Many of us in our childhood weave our own world of imagination with action heroes, intense melodrama and surreal characters. These parallel worlds are mostly figments of imagination but are somewhat derived from realities of the real world, and thus also help us in crusading the actual world. Children mostly derive inspiration from these characters- cartoon heroes or those about which they have read in fantasy books. However, these also have profound influence for some of them even in their adult life. A story with such a premise seems interesting. The author Gautam comes up with such a book “Rafflesia- The banished princess” which details the character Appu’s mentalities in a realistic manner- some of it derived from his favourite fantasy exemplar; and how exterior motives and appearances are guided by interior influences and circumstances which shape an individual.

The storyline follows Appu (Apurva Sharma) and his growing up into an introvert guy who pretty much lives in his own world. However, there are various influences during his childhood which make him this socially awkward person who has difficulty striking conversations with people, but that is not the case in his vividly vibrant imagination where he seeks comfort in the surreal world of Rafflesia. When Appu was a child, he received two books as gifts which had a great influence on him. Rafflesia was one of those books and Appu cherished it as a prized possession. Growing up in poverty, Appu has the fantasy character Rafflesia by his side, and his mother Trina, father Aabir, his beloved Thamma and his childhood friend Rahul. In adult life, Appu has an unhappy marriage and the narrative follows how he deals with it and overcomes it. The story also deals with many other aspects of Appu’s life and how he grapples with such situations.

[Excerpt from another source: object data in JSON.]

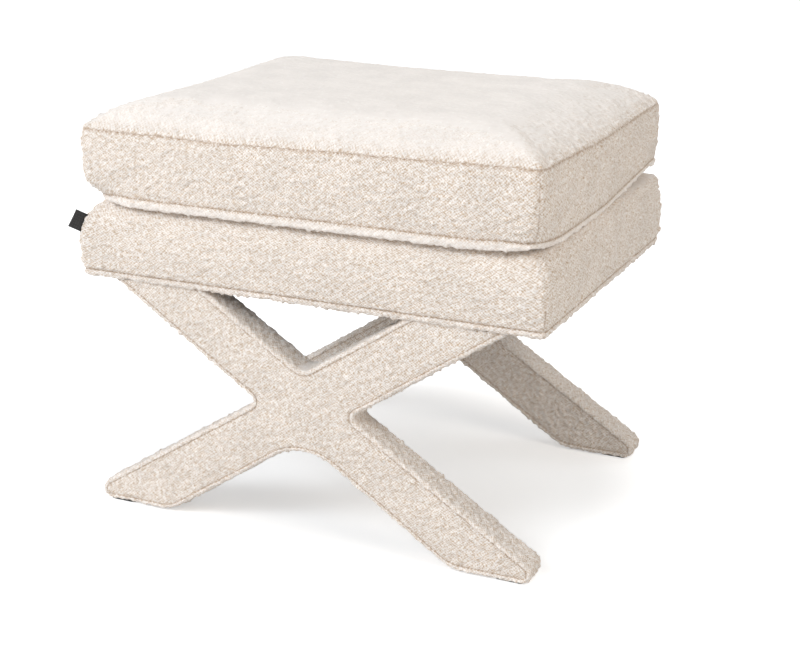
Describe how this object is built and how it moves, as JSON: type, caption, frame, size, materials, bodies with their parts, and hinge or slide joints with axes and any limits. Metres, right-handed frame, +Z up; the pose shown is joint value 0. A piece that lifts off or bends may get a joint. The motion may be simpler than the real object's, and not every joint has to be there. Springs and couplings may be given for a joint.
{
  "type": "vanity stool",
  "caption": "Upholstered vanity stool: a padded deck on crossed, fabric-covered leg frames, with a loose boxed seat cushion that has a zip at the back.",
  "frame": {"origin": "on the floor under the middle of the seat", "axes": "+X to the right as seen from the front, +Y to the back, +Z up"},
  "size_m": [0.6175, 0.4845, 0.5245],
  "materials": {
    "boucle": "matte boucle cloth over wadding",
    "boucle_band": "matte boucle cloth over wadding",
    "frame_wood": "planed, unfinished",
    "plywood": "sanded, unfinished",
    "foam": "open-cell, matte",
    "dust_cloth": "spunbonded, matte",
    "tag_cloth": "woven, matte",
    "glide_plastic": "moulded, matte",
    "zinc_steel": "zinc plated",
    "zip_tape": "woven, matte",
    "zip_teeth": "moulded, satin",
    "zip_metal": "nickel plated"
  },
  "bodies": {
    "base": {"front_leg_rising": "frame_wood", "front_leg_falling": "frame_wood", "front_arch_block": "frame_wood", "front_left_band": "boucle_band", "front_right_band": "boucle_band", "front_upper_band": "boucle_band", "front_arch_band": "boucle_band", "front_outer_face": "boucle", "front_inner_face": "boucle", "rear_leg_rising": "frame_wood", "rear_leg_falling": "frame_wood", "rear_arch_block": "frame_wood", "rear_left_band": "boucle_band", "rear_right_band": "boucle_band", "rear_upper_band": "boucle_band", "rear_arch_band": "boucle_band", "rear_outer_face": "boucle", "rear_inner_face": "boucle", "front_left_glide": "glide_plastic", "front_right_glide": "glide_plastic", "rear_left_glide": "glide_plastic", "rear_right_glide": "glide_plastic", "front_rail": "frame_wood", "rear_rail": "frame_wood", "left_rail": "frame_wood", "right_rail": "frame_wood", "front_left_block": "frame_wood", "front_right_block": "frame_wood", "rear_left_block": "frame_wood", "rear_right_block": "frame_wood", "seat_board": "plywood", "deck_foam": "foam", "deck_cover": "boucle", "dust_cover": "dust_cloth", "front_left_outer_bolt": "zinc_steel", "front_left_inner_bolt": "zinc_steel", "front_right_outer_bolt": "zinc_steel", "front_right_inner_bolt": "zinc_steel", "rear_left_outer_bolt": "zinc_steel", "rear_left_inner_bolt": "zinc_steel", "rear_right_outer_bolt": "zinc_steel", "rear_right_inner_bolt": "zinc_steel", "side_tag": "tag_cloth"},
    "cushion": {"cushion_core": "foam", "cushion_top_panel": "boucle", "cushion_bottom_panel": "boucle", "front_boxing": "boucle", "left_boxing": "boucle", "right_boxing": "boucle", "rear_boxing_upper": "boucle", "rear_boxing_lower": "boucle", "zip_tape": "zip_tape", "zip_chain": "zip_teeth"},
    "zip_slider": {"zip_slider": "zip_metal"},
    "zip_pull": {"zip_pull": "zip_metal"}
  },
  "joints": [
    {"name": "cushion_lift", "type": "slide", "parent": "base", "child": "cushion", "axis": [0, 0, 1], "range_m": [0, 0.2]},
    {"name": "zip_slide", "type": "slide", "parent": "cushion", "child": "zip_slider", "axis": [-1, 0, 0], "range_m": [0, 0.512]},
    {"name": "zip_pull_swing", "type": "hinge", "parent": "zip_slider", "child": "zip_pull", "pos_m": [0.256, 0.24035, 0.4435], "axis": [0, 0, -1], "range_deg": [0, 175]}
  ]
}
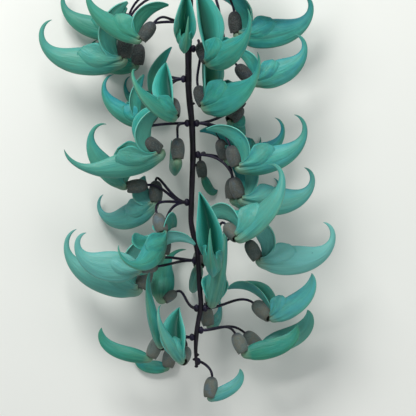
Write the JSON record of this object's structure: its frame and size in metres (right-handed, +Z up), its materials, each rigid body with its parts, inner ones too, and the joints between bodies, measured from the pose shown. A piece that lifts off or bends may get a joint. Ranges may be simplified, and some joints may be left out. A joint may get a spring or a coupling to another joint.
{
  "type": "jade vine",
  "caption": "Hanging cluster of claw-shaped turquoise flowers on a dark stem, cut and laid on its back.",
  "frame": {"origin": "the middle of the bounding box in X and Y, on the surface that the cluster lies on", "axes": "+Y along the stem towards its cut end, +Z up from the surface, +X to the right seen from above"},
  "size_m": [0.2552, 0.3948, 0.1391],
  "materials": {
    "stem": "smooth, near-black aubergine",
    "stalk": "mealy grey-brown calyx on dark stalks",
    "petal": "waxy turquoise petal"
  },
  "bodies": {
    "root": {"stem": "stem", "stalk_cluster_01": "stalk", "stalk_cluster_02": "stalk", "stalk_cluster_03": "stalk", "stalk_cluster_04": "stalk", "stalk_cluster_05": "stalk", "stalk_cluster_06": "stalk", "stalk_cluster_07": "stalk", "stalk_cluster_08": "stalk", "stalk_cluster_09": "stalk", "stalk_cluster_10": "stalk", "stalk_cluster_11": "stalk", "stalk_cluster_12": "stalk", "stalk_cluster_13": "stalk", "stalk_cluster_14": "stalk", "stalk_cluster_15": "stalk", "stalk_cluster_16": "stalk", "corolla_01": "petal", "corolla_02": "petal", "corolla_03": "petal", "corolla_04": "petal", "corolla_05": "petal", "corolla_06": "petal", "corolla_07": "petal", "corolla_08": "petal", "corolla_09": "petal", "corolla_10": "petal", "corolla_11": "petal", "corolla_12": "petal", "corolla_13": "petal", "corolla_14": "petal", "corolla_15": "petal", "corolla_16": "petal", "corolla_17": "petal", "corolla_18": "petal", "corolla_19": "petal", "corolla_20": "petal", "corolla_21": "petal", "corolla_22": "petal", "corolla_23": "petal", "corolla_24": "petal", "corolla_25": "petal", "corolla_26": "petal", "corolla_27": "petal", "corolla_28": "petal", "corolla_29": "petal", "corolla_30": "petal", "corolla_31": "petal", "corolla_32": "petal", "corolla_33": "petal", "corolla_34": "petal", "corolla_35": "petal", "corolla_36": "petal", "corolla_37": "petal", "corolla_38": "petal", "corolla_39": "petal", "corolla_40": "petal", "corolla_41": "petal", "corolla_42": "petal"}
  },
  "joints": []
}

The book cover shows the princess Rafflesia in a gray monochrome, with her face half hidden by a yellow Japanese folding hand fan, which is intricately designed. However this book cover is not that appealing as more colours and vibrant hues would’ve made this cover come to life. Also, thinking this to be a fantasy book, one expects myriad colours imbued in the story as well as the front cover. The blurb at the back cover is well written and lyrical, but again gives the notion that one while reading this book will foray into an imaginative fantasy world, but barring the brief instances where the story of Rafflesia is detailed, this never happens.

Regarding the narrative, the story is well-written and the characters are explored in depth. The friendship between Appu and Rahul has many good moments and is written very well, taking cues from contemporary times. Many characters and relationships are shown to be multi-layered. However, the story is slow-paced and the narrative drags somewhat. However, the author has shown his writing prowess in writing a well-thought narrative with ample usage of adorned words and detailing evocative situations very well.

This is a book which is a bildungsroman of sorts of the main character, as it deals with Appu growing up and the many influences on his psyche. It is about the mundane details of life of a character that is both interesting and tedious at places, and readers looking for a fantasy story won’t find much of it. However, there is much more in this psychological fiction saga where one will find many hidden meanings in the narrative and the central character’s reasons for doing the things that he does; and an explicitly brewing relationship between the humdrum adult musings and childhood fervent imagination.